Since September 2024, OmDet-Turbo is also natively supported in Hugging Face Transformers v4.45.0, simplifying model loading and interoperability with existing workflows.

Limitations and Practical Considerations

While OmDet-Turbo is powerful, prospective users should consider:

Hardware requirements: The 100+ FPS claim assumes an A100 GPU with TensorRT. Performance scales with available compute—lower-end GPUs will yield reduced throughput.
Model variants: Currently, only Tiny and Base sizes are publicly released. Larger variants may offer higher accuracy but at reduced speed.
ONNX export constraints: By default, exported ONNX models use fixed input resolutions. Dynamic shapes require manual modification of the export script.
Language dependency: OmDet relies on CLIP for text understanding, so prompt quality and semantic alignment with visual concepts directly impact detection quality.

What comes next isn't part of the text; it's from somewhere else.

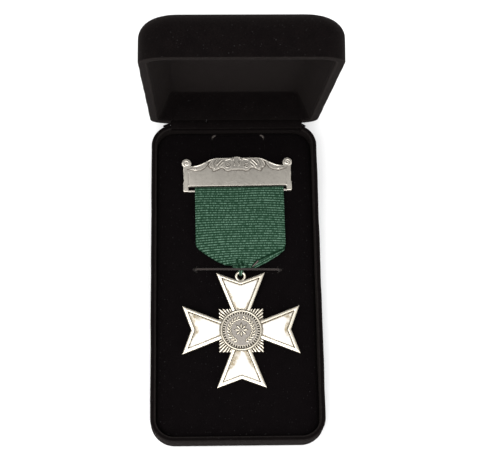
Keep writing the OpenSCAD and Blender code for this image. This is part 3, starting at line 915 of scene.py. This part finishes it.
def bar_tarnish_and_shade(x, y):
    """Tarnish and painted shade along the foot of the band and of the leaf field, and between the turns of
    the scrolls; darker towards the bar's foot.
    """
    x = np.abs(x)
    dark = np.maximum(groove(x, y, BAND_LOW, 0.24, 0.07), groove(x, y, FIELD_LOW, 0.26, 0.075)) * (y < 12.6)
    between = spiral(VOLUTE_AT, 0.85, 0.1, 200, -1.5)
    foot = 0.05 * (1 - smooth(y, 0.4, 0.9))
    return np.maximum(np.maximum(dark, foot), groove(x, y, between, 0.15, 0.035))


def make_bar(look):
    """The cast bar, and the flat rail under its slot."""
    outline = bar_outline()
    half = SIDE[4][0] + 0.5
    step = 0.13
    points, faces, hollow = relief(
        outline, bar_surface(outline), 0, lines(-half, half, step), lines(-0.2, BAR_H + 1.1, step))
    x, y, _ = points.T
    parts = Parts()
    # The bar's hollow value also carries tarnish and painted shade as dark lines along the relief's foot
    parts.add(points, faces, hollow + bar_tarnish_and_shade(x, y))

    def square(value):
        return copysign(abs(value) ** 0.25, value)

    rail = [
        [(x, RAIL["y"] + RAIL["high"] / 2 * (1 + 0.98 * square(cos(a))),
          RAIL["low"] + RAIL["thick"] / 2 * (1 + square(sin(a))))
         for a in circle(32)]
        for x in np.linspace(-SLOT_HALF - 0.6, SLOT_HALF + 0.6, 9)]
    parts.add(*loft(rail))
    to_frame = place(BAR_AT, BAR_TURN)
    made = solid("cast_bar", parts.points, parts.faces, look, CASE, to_frame, {"hollow": parts.values})
    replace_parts(made, "brooch_bar")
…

These factors don’t diminish OmDet’s value—they simply help teams assess fit for their specific latency, accuracy, and infrastructure constraints.

Summary

OmDet—particularly the OmDet-Turbo variant—successfully bridges the gap between cutting-edge open-vocabulary detection and real-time industrial deployment. By introducing the Efficient Fusion Head and leveraging language caching, it achieves unprecedented speed without compromising zero-shot accuracy. For technical decision-makers evaluating object detection solutions that must adapt to novel categories on the fly while running at video rates, OmDet offers a compelling, production-ready answer. With support in Hugging Face Transformers, ONNX export, and a straightforward API, it lowers the barrier to integrating state-of-the-art OVD into real-world systems.